• Work instructions: Retype all of the entries word for word.

─── Data section ───

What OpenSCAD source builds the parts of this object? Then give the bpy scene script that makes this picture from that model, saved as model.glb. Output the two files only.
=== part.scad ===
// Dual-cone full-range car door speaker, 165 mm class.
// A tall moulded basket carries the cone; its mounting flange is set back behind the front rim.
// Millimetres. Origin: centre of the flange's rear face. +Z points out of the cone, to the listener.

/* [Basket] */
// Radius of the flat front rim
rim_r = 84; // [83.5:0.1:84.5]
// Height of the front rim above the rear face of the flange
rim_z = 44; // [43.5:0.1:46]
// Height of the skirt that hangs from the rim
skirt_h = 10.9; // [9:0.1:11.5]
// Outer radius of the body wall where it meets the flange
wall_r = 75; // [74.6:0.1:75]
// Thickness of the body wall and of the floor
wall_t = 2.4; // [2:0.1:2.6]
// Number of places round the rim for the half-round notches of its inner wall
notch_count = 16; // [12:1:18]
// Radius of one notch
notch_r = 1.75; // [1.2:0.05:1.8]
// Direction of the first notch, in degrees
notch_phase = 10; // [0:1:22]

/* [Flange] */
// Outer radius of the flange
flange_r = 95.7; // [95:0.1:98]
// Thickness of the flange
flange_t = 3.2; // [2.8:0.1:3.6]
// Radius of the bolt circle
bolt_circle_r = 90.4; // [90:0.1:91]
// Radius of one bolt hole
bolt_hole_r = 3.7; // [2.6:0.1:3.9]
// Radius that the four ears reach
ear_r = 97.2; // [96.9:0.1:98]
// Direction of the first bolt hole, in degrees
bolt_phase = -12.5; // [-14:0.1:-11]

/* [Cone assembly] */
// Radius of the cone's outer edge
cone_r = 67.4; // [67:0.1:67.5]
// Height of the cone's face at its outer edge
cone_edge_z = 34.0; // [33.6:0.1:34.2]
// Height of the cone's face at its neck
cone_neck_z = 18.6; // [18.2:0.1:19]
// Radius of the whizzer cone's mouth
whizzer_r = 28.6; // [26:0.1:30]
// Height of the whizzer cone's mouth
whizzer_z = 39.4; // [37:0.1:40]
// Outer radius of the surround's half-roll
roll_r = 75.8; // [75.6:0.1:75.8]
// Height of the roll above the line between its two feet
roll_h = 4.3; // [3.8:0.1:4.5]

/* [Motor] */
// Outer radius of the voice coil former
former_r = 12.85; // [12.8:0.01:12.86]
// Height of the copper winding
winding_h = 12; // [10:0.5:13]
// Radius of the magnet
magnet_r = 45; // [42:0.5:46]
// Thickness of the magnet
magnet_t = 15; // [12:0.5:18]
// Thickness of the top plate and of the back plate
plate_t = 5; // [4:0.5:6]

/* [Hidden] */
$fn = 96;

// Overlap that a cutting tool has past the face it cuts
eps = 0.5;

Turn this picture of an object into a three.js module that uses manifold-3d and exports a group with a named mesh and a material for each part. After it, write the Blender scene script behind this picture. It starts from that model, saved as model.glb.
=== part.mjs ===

───

• Result of this exercise:
What OpenSCAD source builds the parts of this object? Then give the bpy scene script that makes this picture from that model, saved as model.glb. Output the two files only.
=== part.scad ===
// Dual-cone full-range car door speaker, 165 mm class.
// A tall moulded basket carries the cone; its mounting flange is set back behind the front rim.
// Millimetres. Origin: centre of the flange's rear face. +Z points out of the cone, to the listener.

/* [Basket] */
// Radius of the flat front rim
rim_r = 84; // [83.5:0.1:84.5]
// Height of the front rim above the rear face of the flange
rim_z = 44; // [43.5:0.1:46]
// Height of the skirt that hangs from the rim
skirt_h = 10.9; // [9:0.1:11.5]
// Outer radius of the body wall where it meets the flange
wall_r = 75; // [74.6:0.1:75]
// Thickness of the body wall and of the floor
wall_t = 2.4; // [2:0.1:2.6]
// Number of places round the rim for the half-round notches of its inner wall
notch_count = 16; // [12:1:18]
// Radius of one notch
notch_r = 1.75; // [1.2:0.05:1.8]
// Direction of the first notch, in degrees
notch_phase = 10; // [0:1:22]

/* [Flange] */
// Outer radius of the flange
flange_r = 95.7; // [95:0.1:98]
// Thickness of the flange
flange_t = 3.2; // [2.8:0.1:3.6]
// Radius of the bolt circle
bolt_circle_r = 90.4; // [90:0.1:91]
// Radius of one bolt hole
bolt_hole_r = 3.7; // [2.6:0.1:3.9]
// Radius that the four ears reach
ear_r = 97.2; // [96.9:0.1:98]
// Direction of the first bolt hole, in degrees
bolt_phase = -12.5; // [-14:0.1:-11]

/* [Cone assembly] */
// Radius of the cone's outer edge
cone_r = 67.4; // [67:0.1:67.5]
// Height of the cone's face at its outer edge
cone_edge_z = 34.0; // [33.6:0.1:34.2]
// Height of the cone's face at its neck
cone_neck_z = 18.6; // [18.2:0.1:19]
// Radius of the whizzer cone's mouth
whizzer_r = 28.6; // [26:0.1:30]
// Height of the whizzer cone's mouth
whizzer_z = 39.4; // [37:0.1:40]
// Outer radius of the surround's half-roll
roll_r = 75.8; // [75.6:0.1:75.8]
// Height of the roll above the line between its two feet
roll_h = 4.3; // [3.8:0.1:4.5]

/* [Motor] */
// Outer radius of the voice coil former
former_r = 12.85; // [12.8:0.01:12.86]
// Height of the copper winding
winding_h = 12; // [10:0.5:13]
// Radius of the magnet
magnet_r = 45; // [42:0.5:46]
// Thickness of the magnet
magnet_t = 15; // [12:0.5:18]
// Thickness of the top plate and of the back plate
plate_t = 5; // [4:0.5:6]

/* [Hidden] */
$fn = 96;

// Overlap that a cutting tool has past the face it cuts
eps = 0.5;

Turn this picture of an object into a three.js module that uses manifold-3d and exports a group with a named mesh and a material for each part. After it, write the Blender scene script behind this picture. It starts from that model, saved as model.glb.
=== part.mjs ===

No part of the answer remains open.